Este domingo nos jugamos el futuro de Europa, es decir el de cada uno de los europeos y el de España. El suyo, el mío, el de todos. De momento, al menos en España, hemos perdido una gran oportunidad: hablar de Europa, de sus problemas, de sus grandes desafíos, de las reformas que tenemos que afrontar juntos, de lo que hay que cambiar y de lo que hay que fortalecer. Siete de cada diez leyes que se aplican en España responden a normativas europeas. La salida de la pandemia no hubiera sido posible sin el esfuerzo común europeo. La política agraria común puede ser una tabla de salvación para los agricultores españoles o su condena definitiva. La defensa de una Europa amenazada por Rusia -sobre todo si Trump gana las elecciones americanas- no será posible si no hay una clara unión de todos los países de la Unión Europea. La inmigración es indispensable para la supervivencia de una Europa envejecida y cansada, pero hay que hacerla bien, dejando al margen los extremismos tanto de los buenistas como de los que quieren echar a todos los inmigrantes por la fuerza, cada vez más. Hay miedo al crecimiento de la extrema derecha, pero también al de los viejos nacionalismos o a los populismos de extrema izquierda, pero nadie habla de las causas reales de ese aumento de intención de voto, de esa creciente indignación social, real o forzada.

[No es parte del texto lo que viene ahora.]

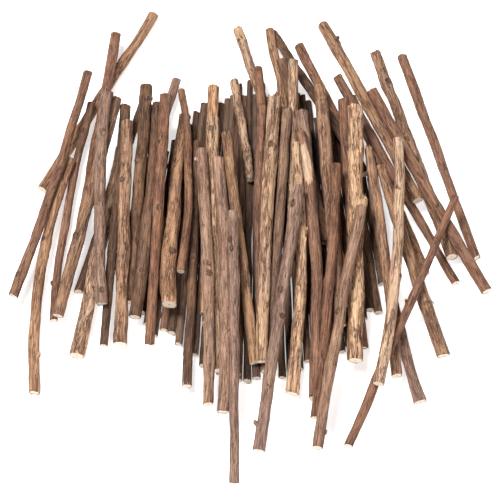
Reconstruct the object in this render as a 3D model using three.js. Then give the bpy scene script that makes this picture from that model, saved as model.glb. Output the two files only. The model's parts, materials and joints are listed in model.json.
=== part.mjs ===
// A loose bundle of cut twigs, spread like a fan and lying on a table. Millimetres, +Z up.
// Twigs run roughly along Y: each has a near end (low y) and a far end (high y), and the fan opens
// towards the near ends. The twigs are laid one after another, and each comes to rest on those below it.
import * as THREE from "three";

// Shape of a twig's solid
const sides = 8; // faces round a twig
const stations = 7; // lengths that a twig is divided into
const waviness = 0.03; // share by which the thickness swells and shrinks along a twig
const waveTurns = 2.5; // swellings along a twig

// How the twigs settle
const airGap = 0.35; // space left between touching twigs
const probes = 61; // steps at which a twig's support is felt, odd so that none is at its middle
const rolls = [0, -1.5, 1.5, -3, 3, -4.5, 4.5, -6, 6]; // sideways moves that a rolling end tries
const rollCost = 0.15; // height that a millimetre of rolling must save
const compass = [[1, 0], [0, 1], [-1, 0], [0, -1]]; // ways in which a twig feels the ground round it
const feelers = [0, 0.4, 0.7, 0.9, 1]; // how far out it feels the ground, as shares of its radius

// The lower layer: the twigs underneath, as one low oval mound with a flat base
const lowerLayer = {
  middle: [3, 20], // x, y
  halfWidth: 74,
  halfDepth: 100,
  // how high it stands at a share of the way out to its edge, from the edge to the middle
  profile: [[1, 0], [0.985, 2.2], [0.93, 4], [0.8, 5.2], [0.55, 5.9], [0.25, 6.2], [0, 6.2]],
  facesRound: 36,
};

function makeBark(name, color, roughness) {
  return new THREE.MeshStandardMaterial({ name, color, roughness, metalness: 0 });
}

const bark = {
  red: makeBark("red_bark", "#8f5f45", 0.82),
  dark: makeBark("dark_bark", "#654b3d", 0.88),
  grey: makeBark("grey_bark", "#8e7465", 0.85),
  tan: makeBark("tan_bark", "#a07a58", 0.8),
  pale: makeBark("pale_bark", "#bd9770", 0.75),
};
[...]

De nada de eso se ha hablado en la campaña electoral española. Sólo de emociones, de sentimientos, de insultos y agresiones verbales. Prácticamente ni una sola idea, ni una propuesta, sólo vaguedades. Los programas de los partidos apenas tienen tres o cuatro folios de generalidades. Y algunos que lo han trabajado un poco más proponen el "gratis total": más derechos, más gasto público, más subvenciones… sin decir de dónde saldrá el dinero o de dónde se tiene que quitar, como si el Presupuesto de la Unión Europea surgiera del cielo y no de los bolsillos de todos los ciudadanos. Hay que ir a votar sí o sí. Para defender los valores, cristianos en su origen, de paz, igualdad, libertad, solidaridad, de reconciliación, de entendimiento y de hacer un frente común contra el odio y la venganza. Sabemos lo que es eso, sabemos las amenazas que nos acechan, con una guerra a las puertas de Europa. Por eso, abstenerse de votar, como han dicho los obispos europeos, "no es neutral, sino dar a otros el poder de votar en contra de nuestra libertad, sobre lo cual habremos de asumir nuestra responsabilidad".
Tenemos que votar a quienes, como dijo hace diez años el Papa Francisco ante el Parlamento Europeo, pueden "construir una Europa que no gire en torno a la economía sino a la dignidad de las personas y a la consecuente defensa y promoción de los derechos humanos". Votar por una Europa solidaria contra la desigualdad y el empobrecimiento. Una Europa que defienda la dignidad de la vida desde el inicio hasta el último minuto de la vida, sin fisuras. Una Europa que reduzca la burocracia. Una Europa que en lugar de rechazar y demonizar a los que se desplazan forzados por la guerra, la miseria o el hambre, preste atención a los factores de expulsión y de atracción que subyacen en la migración forzada. ¿Qué haríamos nosotros si nos viéramos obligados a huir, si viéramos a nuestros hijos en peligro de muerte, si nos viéramos atrapados por una guerra? ¿Qué han tenido que hacer los ucranianos? ¿Qué están teniendo que hacer los habitantes de Palestina? Hay que defender una Europa fuerte y solidaria, una Europa de valores, eficiente, que minimice a los extremistas de uno y otro lado. Hay que votar sin ninguna excusa. O asumir sin rechistar lo que venga después.